Instructions for the task:
Return the lines from the line containing "Continue the Blender" through the line containing "return numbers" exactly. No other line should appear in the answer.

Supplied entries:

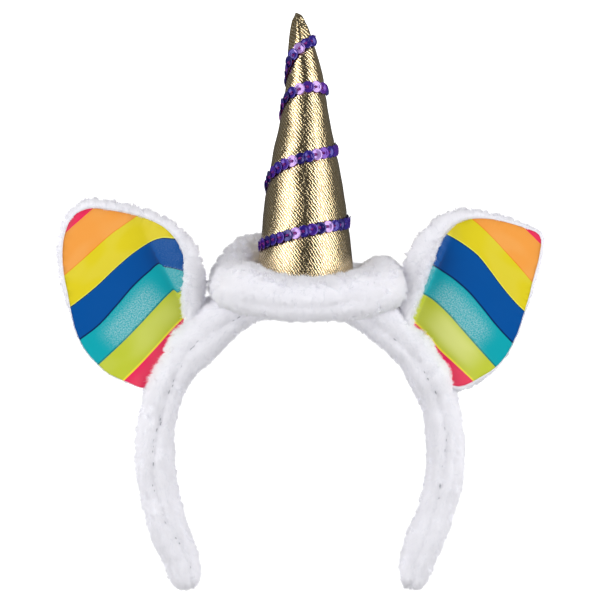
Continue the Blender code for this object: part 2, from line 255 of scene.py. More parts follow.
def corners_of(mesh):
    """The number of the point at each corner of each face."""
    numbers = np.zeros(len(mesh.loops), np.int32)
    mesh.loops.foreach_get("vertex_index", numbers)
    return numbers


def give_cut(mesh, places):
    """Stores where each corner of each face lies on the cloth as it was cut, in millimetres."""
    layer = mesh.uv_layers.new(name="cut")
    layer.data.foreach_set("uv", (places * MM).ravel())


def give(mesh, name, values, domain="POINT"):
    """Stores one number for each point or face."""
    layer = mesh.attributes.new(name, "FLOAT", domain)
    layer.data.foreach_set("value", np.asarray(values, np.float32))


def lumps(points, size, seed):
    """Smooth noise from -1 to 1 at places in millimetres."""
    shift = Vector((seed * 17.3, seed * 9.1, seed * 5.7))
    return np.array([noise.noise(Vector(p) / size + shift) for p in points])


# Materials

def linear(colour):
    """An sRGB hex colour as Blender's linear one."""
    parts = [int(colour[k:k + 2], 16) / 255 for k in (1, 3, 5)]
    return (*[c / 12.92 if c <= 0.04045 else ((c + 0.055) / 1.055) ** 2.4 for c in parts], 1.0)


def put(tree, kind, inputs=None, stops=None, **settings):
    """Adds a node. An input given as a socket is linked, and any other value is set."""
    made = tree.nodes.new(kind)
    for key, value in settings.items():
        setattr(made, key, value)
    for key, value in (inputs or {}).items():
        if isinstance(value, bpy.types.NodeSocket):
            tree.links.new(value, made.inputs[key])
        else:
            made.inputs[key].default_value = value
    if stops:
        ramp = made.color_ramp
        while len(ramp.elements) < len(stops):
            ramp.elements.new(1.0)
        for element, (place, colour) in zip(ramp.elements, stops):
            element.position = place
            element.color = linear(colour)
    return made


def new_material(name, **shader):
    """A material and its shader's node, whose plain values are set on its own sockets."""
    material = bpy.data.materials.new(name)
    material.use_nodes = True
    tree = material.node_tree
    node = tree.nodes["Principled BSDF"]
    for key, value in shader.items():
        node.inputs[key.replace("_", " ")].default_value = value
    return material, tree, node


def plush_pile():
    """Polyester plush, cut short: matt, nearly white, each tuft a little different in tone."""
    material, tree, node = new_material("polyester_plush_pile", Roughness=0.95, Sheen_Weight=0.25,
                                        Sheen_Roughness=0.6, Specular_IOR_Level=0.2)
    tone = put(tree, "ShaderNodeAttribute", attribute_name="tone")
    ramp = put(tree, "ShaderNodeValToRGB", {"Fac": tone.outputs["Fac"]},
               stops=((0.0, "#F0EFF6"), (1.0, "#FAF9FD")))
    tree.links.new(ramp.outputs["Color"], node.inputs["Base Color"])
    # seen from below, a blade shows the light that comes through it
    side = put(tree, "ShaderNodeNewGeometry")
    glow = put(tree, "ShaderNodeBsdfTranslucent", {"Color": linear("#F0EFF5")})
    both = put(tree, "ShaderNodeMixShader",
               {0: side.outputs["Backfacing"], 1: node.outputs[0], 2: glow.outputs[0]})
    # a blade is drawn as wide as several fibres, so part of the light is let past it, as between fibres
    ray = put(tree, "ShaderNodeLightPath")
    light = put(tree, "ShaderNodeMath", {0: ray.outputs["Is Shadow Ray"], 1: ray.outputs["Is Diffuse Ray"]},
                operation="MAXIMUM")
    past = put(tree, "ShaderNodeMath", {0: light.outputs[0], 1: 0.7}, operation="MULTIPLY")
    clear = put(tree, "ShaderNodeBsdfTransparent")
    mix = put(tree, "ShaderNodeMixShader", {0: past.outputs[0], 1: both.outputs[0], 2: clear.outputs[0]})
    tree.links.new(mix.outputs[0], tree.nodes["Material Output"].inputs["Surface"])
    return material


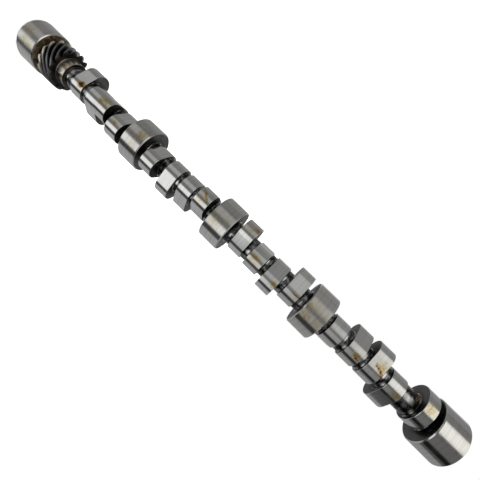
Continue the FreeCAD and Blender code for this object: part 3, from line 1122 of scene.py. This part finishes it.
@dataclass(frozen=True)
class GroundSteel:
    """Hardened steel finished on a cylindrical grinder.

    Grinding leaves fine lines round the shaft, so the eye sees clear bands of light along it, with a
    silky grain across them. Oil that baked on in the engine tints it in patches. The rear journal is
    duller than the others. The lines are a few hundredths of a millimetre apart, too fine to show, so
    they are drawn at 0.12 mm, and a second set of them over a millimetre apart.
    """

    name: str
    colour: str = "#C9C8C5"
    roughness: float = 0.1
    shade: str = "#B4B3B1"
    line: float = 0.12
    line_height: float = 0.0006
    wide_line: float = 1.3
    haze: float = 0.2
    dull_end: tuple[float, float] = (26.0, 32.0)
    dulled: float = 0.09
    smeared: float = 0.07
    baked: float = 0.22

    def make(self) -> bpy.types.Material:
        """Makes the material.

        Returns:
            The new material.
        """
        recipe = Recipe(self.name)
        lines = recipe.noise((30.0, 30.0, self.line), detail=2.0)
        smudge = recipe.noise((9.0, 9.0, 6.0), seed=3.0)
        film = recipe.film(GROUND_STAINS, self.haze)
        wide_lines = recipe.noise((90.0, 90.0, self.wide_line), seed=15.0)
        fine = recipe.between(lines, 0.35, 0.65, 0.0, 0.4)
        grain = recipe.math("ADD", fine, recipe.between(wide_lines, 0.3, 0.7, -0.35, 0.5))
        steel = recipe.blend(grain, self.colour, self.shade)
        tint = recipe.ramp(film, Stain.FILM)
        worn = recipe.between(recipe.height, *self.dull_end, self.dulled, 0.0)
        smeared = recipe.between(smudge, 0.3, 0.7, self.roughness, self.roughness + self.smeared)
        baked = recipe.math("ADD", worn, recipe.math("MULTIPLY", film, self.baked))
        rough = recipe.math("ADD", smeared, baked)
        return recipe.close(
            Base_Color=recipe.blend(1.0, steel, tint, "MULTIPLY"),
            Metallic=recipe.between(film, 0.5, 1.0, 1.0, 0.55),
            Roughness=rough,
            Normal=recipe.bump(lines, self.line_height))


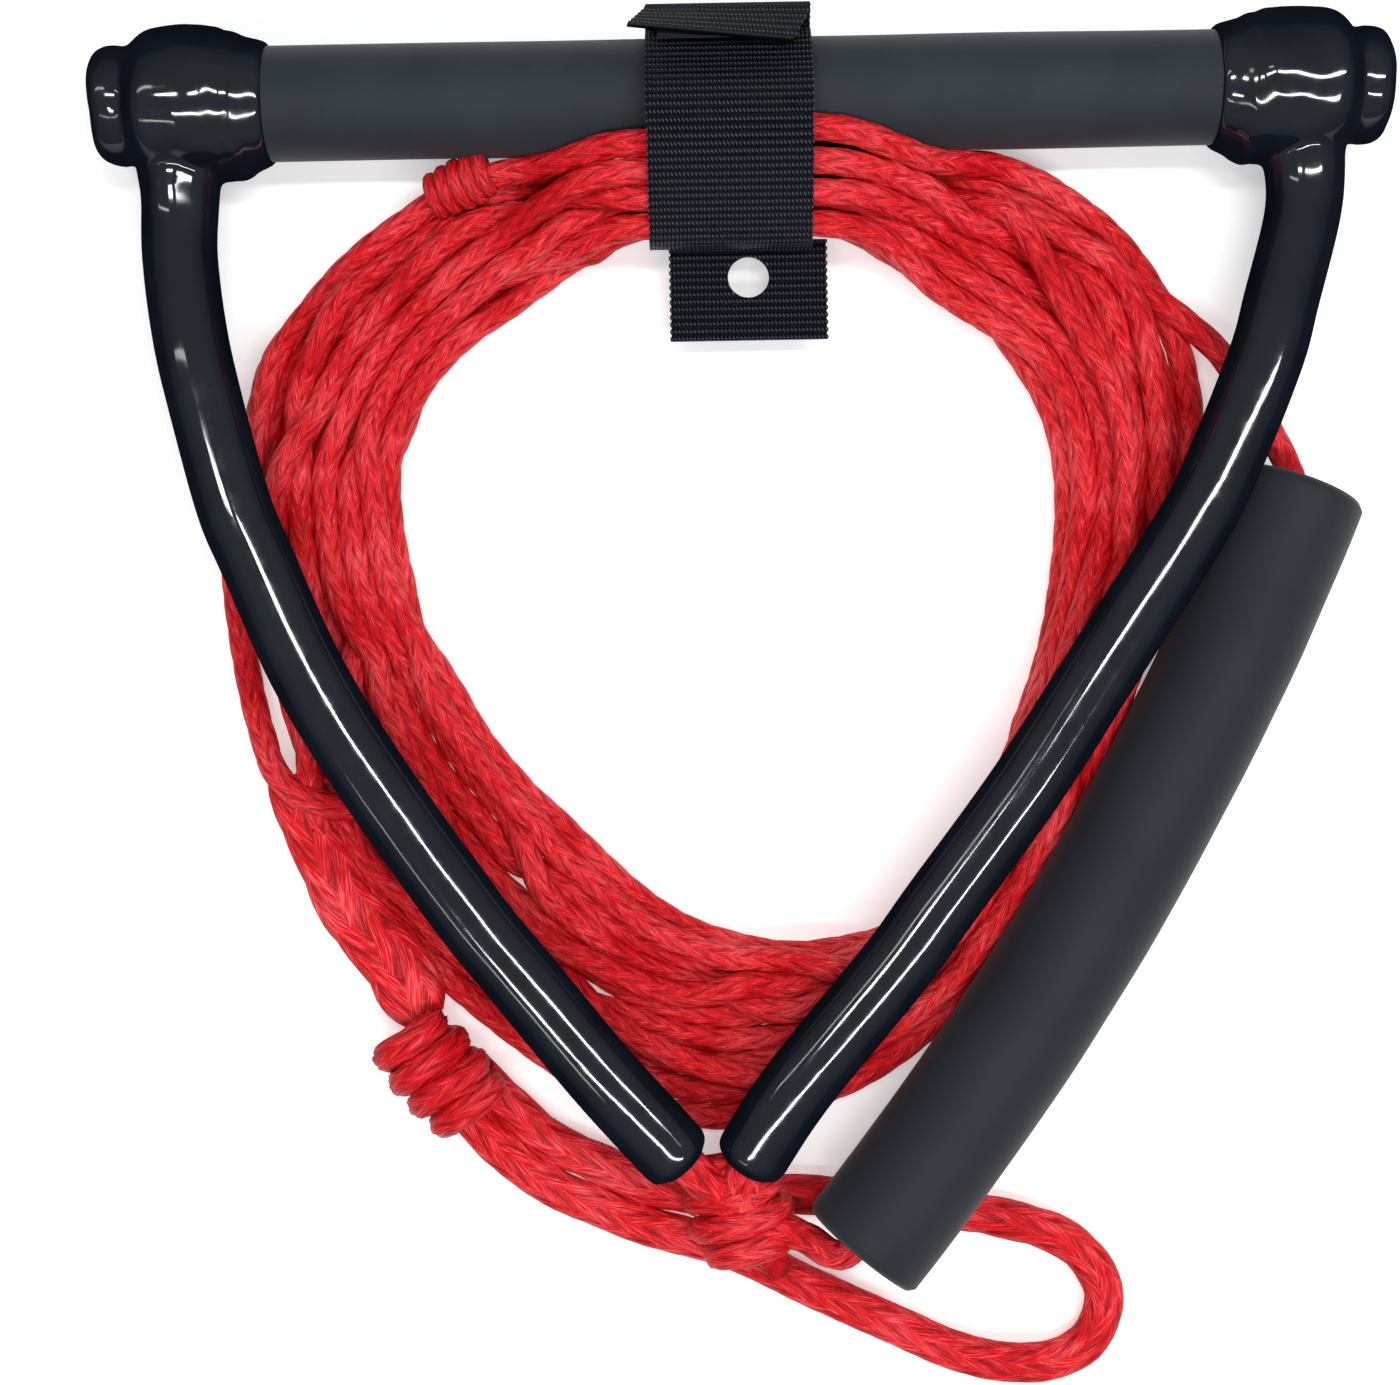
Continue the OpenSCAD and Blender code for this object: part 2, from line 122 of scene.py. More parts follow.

...

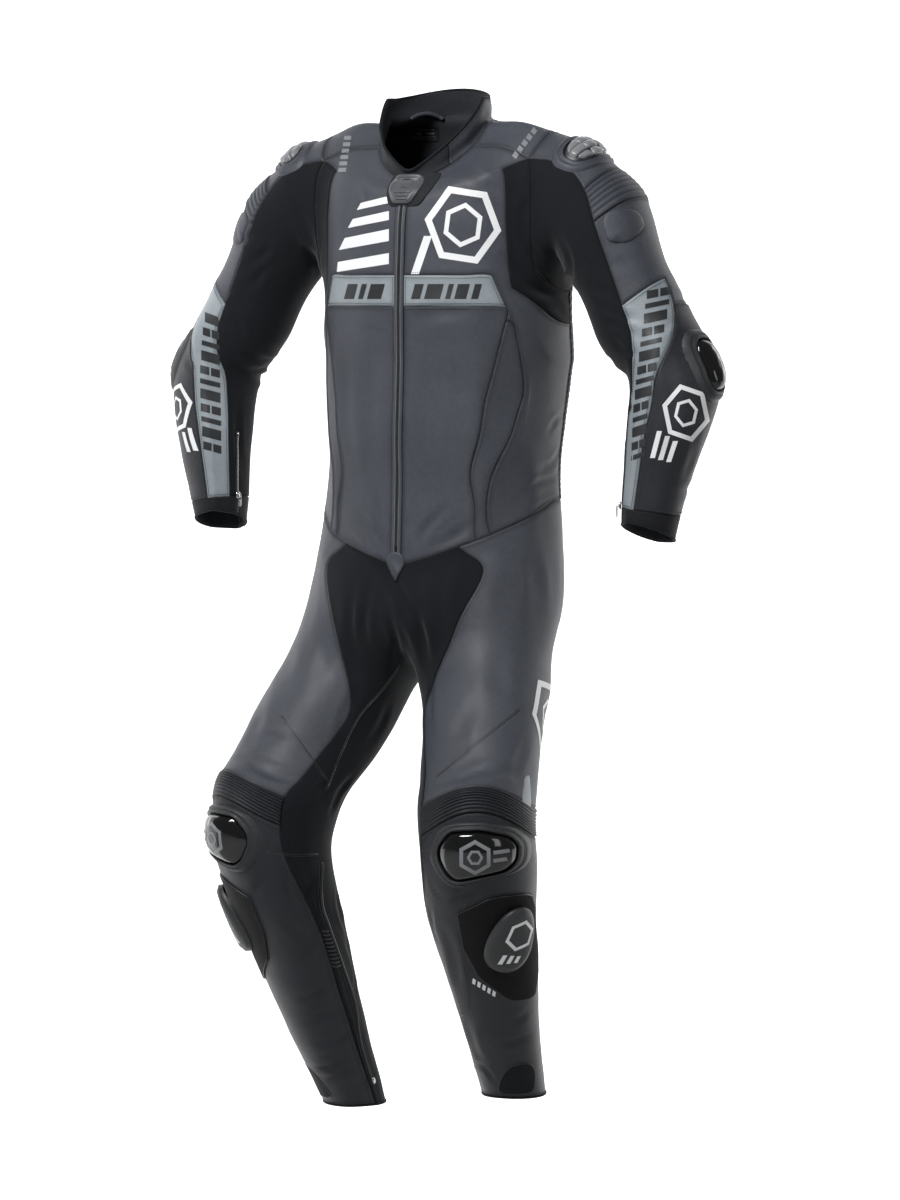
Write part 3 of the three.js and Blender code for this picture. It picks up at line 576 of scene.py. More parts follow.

--

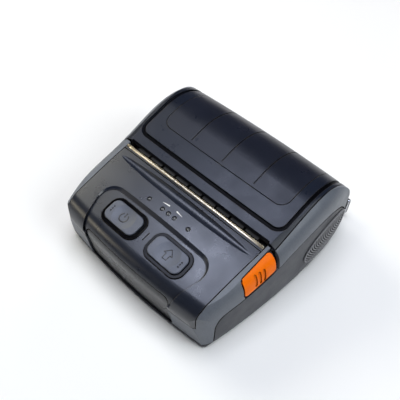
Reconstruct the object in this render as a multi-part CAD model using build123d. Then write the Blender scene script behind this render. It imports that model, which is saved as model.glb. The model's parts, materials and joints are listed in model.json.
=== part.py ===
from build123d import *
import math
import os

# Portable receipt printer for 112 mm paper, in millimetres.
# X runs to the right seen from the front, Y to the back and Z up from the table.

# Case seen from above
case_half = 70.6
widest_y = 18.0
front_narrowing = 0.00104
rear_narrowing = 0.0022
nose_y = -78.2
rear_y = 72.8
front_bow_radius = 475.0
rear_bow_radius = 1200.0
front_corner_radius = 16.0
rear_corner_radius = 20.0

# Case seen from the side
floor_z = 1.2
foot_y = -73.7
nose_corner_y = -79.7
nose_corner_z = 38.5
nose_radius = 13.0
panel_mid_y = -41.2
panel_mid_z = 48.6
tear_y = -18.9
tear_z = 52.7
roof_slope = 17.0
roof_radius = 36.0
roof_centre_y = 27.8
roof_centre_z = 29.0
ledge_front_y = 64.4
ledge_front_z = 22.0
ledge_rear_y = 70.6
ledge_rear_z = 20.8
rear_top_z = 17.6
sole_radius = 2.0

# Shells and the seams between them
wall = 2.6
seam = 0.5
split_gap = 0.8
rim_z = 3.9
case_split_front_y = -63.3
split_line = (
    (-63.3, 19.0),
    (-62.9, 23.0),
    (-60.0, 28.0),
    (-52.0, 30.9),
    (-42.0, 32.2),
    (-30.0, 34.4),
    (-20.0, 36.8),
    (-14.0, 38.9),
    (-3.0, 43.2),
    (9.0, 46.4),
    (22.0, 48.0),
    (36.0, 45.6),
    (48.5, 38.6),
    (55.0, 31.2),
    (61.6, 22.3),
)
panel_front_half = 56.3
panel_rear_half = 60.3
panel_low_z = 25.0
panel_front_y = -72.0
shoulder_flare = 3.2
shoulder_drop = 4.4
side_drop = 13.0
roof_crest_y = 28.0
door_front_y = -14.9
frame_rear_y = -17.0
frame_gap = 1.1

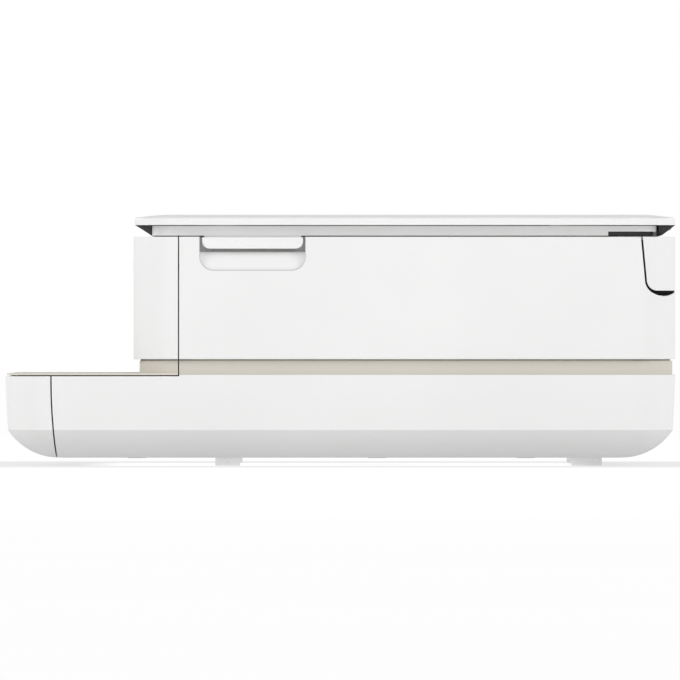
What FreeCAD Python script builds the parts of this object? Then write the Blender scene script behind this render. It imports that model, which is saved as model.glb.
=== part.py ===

Result below:
Continue the Blender code for this object: part 2, from line 255 of scene.py. More parts follow.
def corners_of(mesh):
    """The number of the point at each corner of each face."""
    numbers = np.zeros(len(mesh.loops), np.int32)
    mesh.loops.foreach_get("vertex_index", numbers)
    return numbers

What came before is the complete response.